RIPARTIRE DOPO IL COVID: IL SETTORE RICETTIVO
L’ Italia ha il maggior numero di siti Unesco, è il primo paese dell’Unione Europea per numero di camere e il quinto paese al mondo per arrivi internazionali, con oltre cinquanta milioni di arrivi. È evidente come il settore turistico-ricettivo sia un comparto strategico per l’economia del paese e che, se opportunamente gestito e supportato con politiche pubbliche mirate, possa contribuire in modo decisivo alla crescita economica.
Prima del Covid, il nostro Paese aveva fatto registrare una crescita consistente dei flussi turistici in ingresso ed era ben posizionato tra le destinazioni preferite dai turisti extra-europei, con gli americani al primo posto, seguiti dai russi e dagli asiatici.
Nel 2016 il settore, costituito da 315.464 imprese attive, ha occupato circa 1,3 milioni di addetti e ha realizzato un fatturato di 76.177 milioni di euro e un valore aggiunto di 29.204 milioni di euro.
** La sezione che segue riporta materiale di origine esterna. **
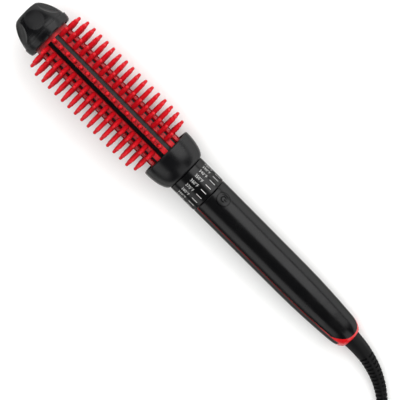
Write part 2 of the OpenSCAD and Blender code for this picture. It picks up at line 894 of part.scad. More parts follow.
// The strain relief follows one curve from the handle's tail to the cord
relief_smooth = 0.26;
relief_ribs = 14;
relief_groove = 0.7;
relief_smooth_stations = [0, 0.005, 0.06, 0.13, 0.2];
function relief_curve(t) =
    let (
        a = tail_point, d = lead_points[0],
        b = a + 22 * tail_way, c = d - 22 * unit(lead_points[1] - lead_points[0])
    )
    a * (1 - t) ^ 3 + 3 * b * t * (1 - t) ^ 2 + 3 * c * t ^ 2 * (1 - t) + d * t ^ 3;
relief_stations = concat(
    relief_smooth_stations,
    [for (k = [0 : relief_ribs - 1], part = [0, 0.12, 0.5, 0.62])
        relief_smooth + (1 - relief_smooth) * (k + part) / relief_ribs],
    [1]
);
function relief_r(i) =
    let (t = relief_stations[i], taper = relief_d / 2 + (relief_end_d - relief_d) / 2 * t ^ 0.85)
    let (part = (i - len(relief_smooth_stations)) % 4)
    part == 1 || part == 2 ? taper - relief_groove : taper;

module strain_relief() {
    color(black_satin)
        swept_tube(
            [for (t = relief_stations) relief_curve(t)],
            [for (i = [0 : len(relief_stations) - 1]) relief_r(i)],
            16
        );
}

module cord_lead() {
    color(black_satin) swept_tube(lead_points, [for (p = lead_points) cord_d / 2], 8);
}

module cord_end() {
    color(black_satin) swept_tube(end_points, [for (p = end_points) cord_d / 2], 8);
}

// Corner points of a rectangle with round corners, for the bundle of turns and its tie
function round_box(x0, x1, y0, y1, r) = [
    for (corner = [[x1 - r, y1 - r, 0], [x0 + r, y1 - r, 90], [x0 + r, y0 + r, 180], [x1 - r, y0 + r, 270]])
        for (k = [0 : 4])
            [corner[0] + r * cos(corner[2] + 22.5 * k), corner[1] + r * sin(corner[2] + 22.5 * k)]
];

module cord_coil() {
    color(black_satin)
        translate([coil_centre[0], coil_centre[1], 0])
            rotate_extrude()
                polygon(round_box(coil_r - bundle / 2, coil_r + bundle / 2, tie_t, coil_top, cord_d / 2));
}

// A twist tie round the bundle, with its two ends turned together on top
module cord_tie() {
    half = bundle / 2;
    side_gap = 0.2;
    color("#E8E8E4")
        translate([coil_centre[0], coil_centre[1], 0])
            rotate([0, 0, 275])
                translate([coil_r, 0, 0])
                    rotate([90, 0, 0])
                        difference() {
                            translate([0, 0, -2.5])
                                linear_extrude(5)
                                    polygon(round_box(-half - side_gap - tie_t, half + side_gap + tie_t, 0,
                                                      coil_top + tie_t, cord_d / 2 + tie_t));
                            translate([0, 0, -4])
                                linear_extrude(8)
                                    polygon(round_box(-half - side_gap, half + side_gap, tie_t, coil_top,
                                                      cord_d / 2));
                        }
}

// Places a plug drawn with its face at the origin and its blades along +x
module place_plug() {
    last = end_points[len(end_points) - 1];
    reach = plug_tail + plug_l_body;
    translate([last[0] + reach * cos(plug_yaw), last[1] + reach * sin(plug_yaw), last[2]])
        rotate([0, 0, plug_yaw])
            children();
}

module plug_body() {
    back = -plug_l_body;
    color(black_satin) place_plug()
        union() {
            intersection() {
                // seen from above: a waist for the fingers behind a full-width face
                translate([0, 0, -plug_h])
                    linear_extrude(2 * plug_h)
                        polygon([
                            [0, -plug_w / 2 + 1.5], [0, plug_w / 2 - 1.5], [-1.5, plug_w / 2], [-7, plug_w / 2],
                            [-11, plug_w / 2 - 2], [-20, plug_w / 2 - 3.2], [back + 3, plug_w / 2 - 4.5],
                            [back, plug_w / 2 - 7], [back, 7 - plug_w / 2], [back + 3, 4.5 - plug_w / 2],
                            [-20, 3.2 - plug_w / 2], [-11, 2 - plug_w / 2], [-7, -plug_w / 2], [-1.5, -plug_w / 2]
                        ]);
                // seen from the side
                rotate([90, 0, 0])
                    translate([0, 0, -plug_w])
                        linear_extrude(2 * plug_w)
                            polygon([
                                [0, 1 - plug_h / 2], [0, plug_h / 2 - 1], [-1, plug_h / 2], [-10, plug_h / 2],
                                [-22, plug_h / 2 - 1.5], [back, plug_h / 2 - 3], [back, 3 - plug_h / 2],
                                [-22, 1.5 - plug_h / 2], [-10, -plug_h / 2], [-1, -plug_h / 2]
                            ]);
            }
            // tapered tail over the cord
            translate([back - plug_tail, 0, 0])
                rotate([0, 90, 0])
                    cylinder(r1 = cord_d / 2 + 0.6, r2 = cord_d / 2 + 1.8, h = plug_tail + 0.1);
        }
}

module plug_blades() {
    color(brass) place_plug()
        for (y = [-blade_gap / 2, blade_gap / 2])
            difference() {
                translate([0, y - blade_t / 2, -blade_w / 2]) cube([blade_l, blade_t, blade_w]);
                // the hole near the end of each blade
                translate([blade_l - 4.4, y + blade_t, 0]) rotate([90, 0, 0]) cylinder(r = 1.6, h = 2 * blade_t);
            }
}

tip_cap();
tip_insulator();
cap_screw();
silicone_tip_ring();
barrel_tube();
bristle_strip(1);  // bristle_strip_01
bristle_strip(2);  // bristle_strip_02
bristle_strip(3);  // bristle_strip_03
bristle_strip(4);  // bristle_strip_04
bristle_strip(5);  // bristle_strip_05
bristle_strip(6);  // bristle_strip_06
bristle_strip(7);  // bristle_strip_07
bristle_strip(8);  // bristle_strip_08
bristle_strip(9);  // bristle_strip_09
bristle_strip(10);  // bristle_strip_10
bristle_strip(11);  // bristle_strip_11
bristle_strip(12);  // bristle_strip_12
heat_spreader_front();
heat_spreader_rear();
ptc_heater();
insulation_film();
thermistor();
thermal_fuse();
heater_leads();
barrel_socket();
collar();
temperature_dial();
dial_wiper();
track_ring();
detent_spring();
handle_front_cover();
handle_rear_shell();
red_trim();
power_button();
switch_plunger();
tact_switch();
control_board();
board_parts();
handle_screws();
swivel_hub();
slip_rings();
contact_springs();
contact_block();
strain_relief();
cord_lead();
cord_coil();
cord_end();
cord_tie();
plug_body();
plug_blades();
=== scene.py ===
import json
import math

import bmesh
import bpy
from bpy.props import FloatProperty, FloatVectorProperty, IntProperty, PointerProperty
from bpy.types import Operator, Panel, PropertyGroup
from mathutils import Matrix, Vector


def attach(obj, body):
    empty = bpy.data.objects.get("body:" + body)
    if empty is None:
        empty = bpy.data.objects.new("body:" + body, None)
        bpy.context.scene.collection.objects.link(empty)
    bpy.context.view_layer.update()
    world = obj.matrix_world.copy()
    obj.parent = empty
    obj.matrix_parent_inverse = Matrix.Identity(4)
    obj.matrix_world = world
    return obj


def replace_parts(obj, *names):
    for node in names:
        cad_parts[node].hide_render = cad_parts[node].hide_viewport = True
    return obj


bl_info = {
    "name": "Heated Styling Brush",
    "version": (1, 0, 0),
    "blender": (4, 5, 0),
    "location": "View3D > Sidebar > Styling Brush",
    "description": "Finishes and fine pieces of a heated styling brush, on its CAD frame",
    "category": "Add Mesh",
}

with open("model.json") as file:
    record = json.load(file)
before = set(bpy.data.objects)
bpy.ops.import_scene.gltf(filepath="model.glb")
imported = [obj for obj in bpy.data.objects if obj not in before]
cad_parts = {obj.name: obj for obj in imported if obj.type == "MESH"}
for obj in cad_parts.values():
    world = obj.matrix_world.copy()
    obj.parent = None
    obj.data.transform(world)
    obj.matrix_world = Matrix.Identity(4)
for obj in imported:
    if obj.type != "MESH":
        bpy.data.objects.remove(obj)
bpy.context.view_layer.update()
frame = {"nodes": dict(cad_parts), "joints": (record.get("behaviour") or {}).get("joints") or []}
NODES = frame["nodes"]
JOINTS = {joint["name"]: joint for joint in frame["joints"]}

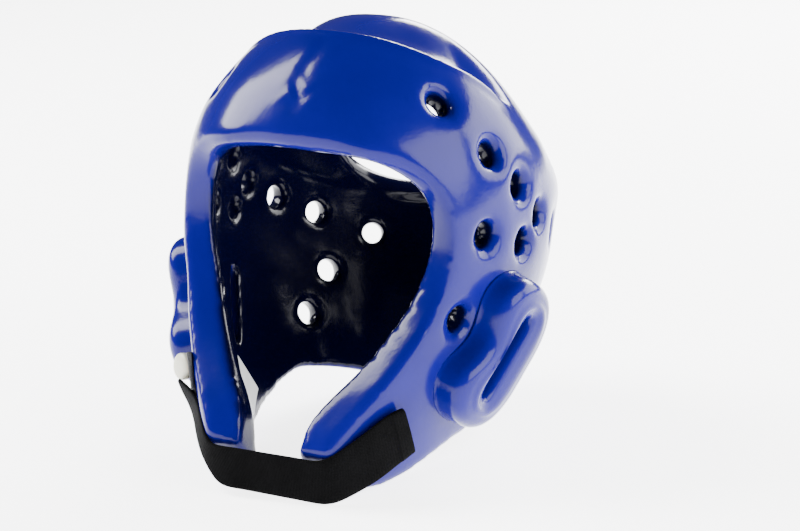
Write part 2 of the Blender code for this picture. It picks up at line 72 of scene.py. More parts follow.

Osservando nel dettaglio solo i dati del settore alberghiero, INPS e Federalberghi descrivono un settore in cui nel 2016 circa 180 mila aziende hanno impiegato, in media, un milione di lavoratori. Un dato interessante è la percentuale di lavoratori stranieri, che si attesta a circa il 25%.
Nel 2019, quindi poco prima della pandemia, il turismo contribuiva con 3,5 trilioni di dollari al Pil globale. Nel maggio 2020 l’Organizzazione mondiale del turismo già aveva stimato una caduta tra il 60 e l’80% degli arrivi internazionali a livello globale rispetto all’anno precedente. In Italia le cose sono andate leggermente meglio e la diminuzione degli arrivi internazionali si è fermata al 61%. I flussi turistici si sono poi sostanzialmente arrestati tra aprile e maggio del 2020; nei mesi estivi, in connessione con l’allentamento delle restrizioni, si è registrato un parziale recupero, più intenso per la componente nazionale, per la quale, nel mese di agosto, le presenze erano pressoché tornate sugli stessi livelli del 2019. Le presenze di turisti stranieri hanno invece mostrato una modesta capacità di ripresa, rimanendo su livelli inferiori di oltre la metà rispetto allo stesso mese dell’anno precedente. Fortunatamente, nel 2022 sono più che triplicati i viaggiatori stranieri in Italia, anche se gli arrivi rimangono inferiori del 36% al 2019, anno prima della pandemia. Un andamento positivo che potrebbe favorire il ritorno in Italia di 33 milioni di turisti stranieri che prima del Covid avevano pernottato nella penisola durante l’estate. Nella scelta delle mete gli stranieri in Italia apprezzano particolarmente le città d’arte, ma anche le località di mare, contribuendo quindi alle stime positive per il comparto balneare nazionale nell’estate 2022 elaborate dall’indagine Panorama Turismo – Mare Italia dell’Osservatorio JFC Tourism & Management, che prevede un totale di 418 milioni 580 mila presenze e un fatturato complessivo di 31 miliardi 878 milioni di euro.
Come in tutti i settori economici, anche nel turismo la pandemia ha prodotto degli adattamenti contingenti, ma anche cambiamenti che possono diventare strutturali e permanenti. I principali trend sono quelli di un approccio flessibile, combinato con turismo di prossimità, con il turismo lento e sostenibile, la riscoperta di nuovi territori e destinazioni turistiche meno note, alternative alle località mainstream ed iconiche, spesso in passato oggetto del fenomeno dell’ overtourism. Il turismo, dunque, può portare a un cambiamento positivo, può esercitare il suo ruolo trainante anche nell’ambito della sostenibilità.